> [Instructions for the task]: Your task is to reproduce word for word the lines running from the line containing "for node in" to the line containing "return Matrix.Translation((x, y, z))", inclusive. Nothing else belongs in the answer.
[Begin Data section]
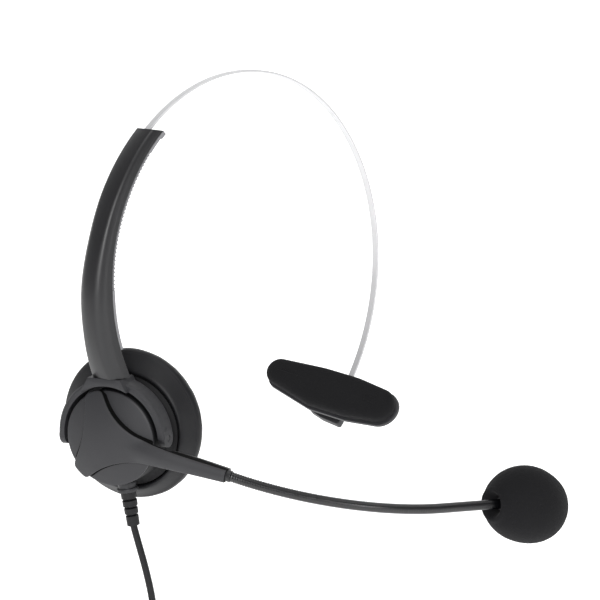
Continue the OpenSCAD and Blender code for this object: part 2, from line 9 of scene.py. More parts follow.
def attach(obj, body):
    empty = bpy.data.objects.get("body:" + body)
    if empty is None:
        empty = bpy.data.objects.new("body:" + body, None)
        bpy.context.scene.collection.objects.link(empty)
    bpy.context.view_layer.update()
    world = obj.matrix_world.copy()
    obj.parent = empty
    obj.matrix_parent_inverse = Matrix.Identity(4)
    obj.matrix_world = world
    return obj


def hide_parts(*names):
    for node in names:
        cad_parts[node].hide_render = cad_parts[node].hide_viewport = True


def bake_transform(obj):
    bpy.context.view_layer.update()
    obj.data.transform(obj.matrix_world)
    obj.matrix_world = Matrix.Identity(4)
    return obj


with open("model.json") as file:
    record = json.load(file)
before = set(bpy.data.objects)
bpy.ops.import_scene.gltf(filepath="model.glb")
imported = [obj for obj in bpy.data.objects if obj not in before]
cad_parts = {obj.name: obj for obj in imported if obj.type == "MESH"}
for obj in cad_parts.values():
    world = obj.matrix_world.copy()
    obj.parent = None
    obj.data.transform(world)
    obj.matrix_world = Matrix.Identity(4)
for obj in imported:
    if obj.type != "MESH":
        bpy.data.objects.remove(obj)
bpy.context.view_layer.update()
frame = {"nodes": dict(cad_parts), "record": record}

# ---- camera ----
# A long lens looks at the wearer's front right, a little from above. The plain view
# transform keeps the paper white.
VIEW_BACK = Vector((-0.7179, -0.6695, 0.1908))
LOOK_AT = Vector((0.0324, 0, -0.0184))
DISTANCE = 0.75
camera_data = bpy.data.cameras.new("camera")
camera_data.lens = 108
camera_data.sensor_width = 36
camera_data.clip_start = 0.05  # metres, well short of the headset
camera = bpy.data.objects.new("camera", camera_data)
camera.rotation_euler = VIEW_BACK.to_track_quat("Z", "Y").to_euler()
camera.location = LOOK_AT + DISTANCE * VIEW_BACK
bpy.context.scene.collection.objects.link(camera)
bpy.context.scene.camera = camera
bpy.context.scene.view_settings.view_transform = "Standard"


# ---- cable ----
# A thin round cable with a soft PVC jacket. It leaves the strain relief, drops to a tied
# coil wound in four flat spirals of four turns, in and out in turn, and ends in the plug.
def shift(x, y, z):
    return Matrix.Translation((x, y, z))


def turn(deg, axis):
    return Matrix.Rotation(radians(deg), 4, axis)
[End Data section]
> [Exercise result]:
    for node in names:
        cad_parts[node].hide_render = cad_parts[node].hide_viewport = True


def bake_transform(obj):
    bpy.context.view_layer.update()
    obj.data.transform(obj.matrix_world)
    obj.matrix_world = Matrix.Identity(4)
    return obj


with open("model.json") as file:
    record = json.load(file)
before = set(bpy.data.objects)
bpy.ops.import_scene.gltf(filepath="model.glb")
imported = [obj for obj in bpy.data.objects if obj not in before]
cad_parts = {obj.name: obj for obj in imported if obj.type == "MESH"}
for obj in cad_parts.values():
    world = obj.matrix_world.copy()
    obj.parent = None
    obj.data.transform(world)
    obj.matrix_world = Matrix.Identity(4)
for obj in imported:
    if obj.type != "MESH":
        bpy.data.objects.remove(obj)
bpy.context.view_layer.update()
frame = {"nodes": dict(cad_parts), "record": record}

# ---- camera ----
# A long lens looks at the wearer's front right, a little from above. The plain view
# transform keeps the paper white.
VIEW_BACK = Vector((-0.7179, -0.6695, 0.1908))
LOOK_AT = Vector((0.0324, 0, -0.0184))
DISTANCE = 0.75
camera_data = bpy.data.cameras.new("camera")
camera_data.lens = 108
camera_data.sensor_width = 36
camera_data.clip_start = 0.05  # metres, well short of the headset
camera = bpy.data.objects.new("camera", camera_data)
camera.rotation_euler = VIEW_BACK.to_track_quat("Z", "Y").to_euler()
camera.location = LOOK_AT + DISTANCE * VIEW_BACK
bpy.context.scene.collection.objects.link(camera)
bpy.context.scene.camera = camera
bpy.context.scene.view_settings.view_transform = "Standard"


# ---- cable ----
# A thin round cable with a soft PVC jacket. It leaves the strain relief, drops to a tied
# coil wound in four flat spirals of four turns, in and out in turn, and ends in the plug.
def shift(x, y, z):
    return Matrix.Translation((x, y, z))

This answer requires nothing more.